Issues Involved: The judgment deals with the issue of whether the distribution of revaluation reserve to partners by a partnership firm constitutes a transfer attracting capital gains u/s 45(4) of the Income-tax Act.

Issue 1: Interpretation of Section 45(4) of the IT Act

The Assessing Officer noted the distribution of revaluation reserve to partners and treated it as long-term capital gain u/s 45 of the IT Act. The CIT(A) deleted the addition, stating that section 45(4) was not attracted. The Tribunal analyzed the provisions of section 45(4) which deem the distribution of capital assets by a firm as a transfer. It was observed that for this provision to apply, there must be a distribution of "capital assets" in specie. In the present case, although the revaluation reserve was distributed, the land and building remained with the firm, indicating no distribution of capital assets. The Tribunal emphasized that the revaluation reserve account is not a capital asset under the Act and that the partners are the real owners of the assets.
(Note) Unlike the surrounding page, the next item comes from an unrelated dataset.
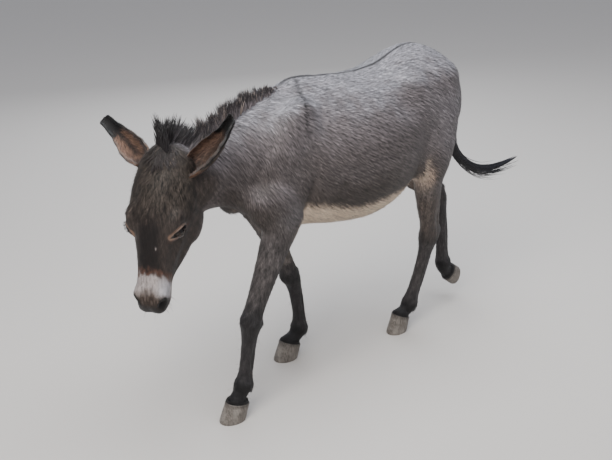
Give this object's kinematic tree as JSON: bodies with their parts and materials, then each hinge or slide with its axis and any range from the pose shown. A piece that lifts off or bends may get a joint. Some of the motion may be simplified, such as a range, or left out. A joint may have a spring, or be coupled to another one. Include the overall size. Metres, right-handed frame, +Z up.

The Tribunal relied on precedents to support its conclusion that crediting partners' accounts with revaluation reserves, without physical distribution of assets, does not give rise to capital gains u/s 45(4).

Conclusion:

The Tribunal upheld the decision of the CIT(A) that section 45(4) was not attracted in the case as there was no distribution of any capital asset in specie to the partners. The appeal filed by the revenue was dismissed, and no costs were awarded.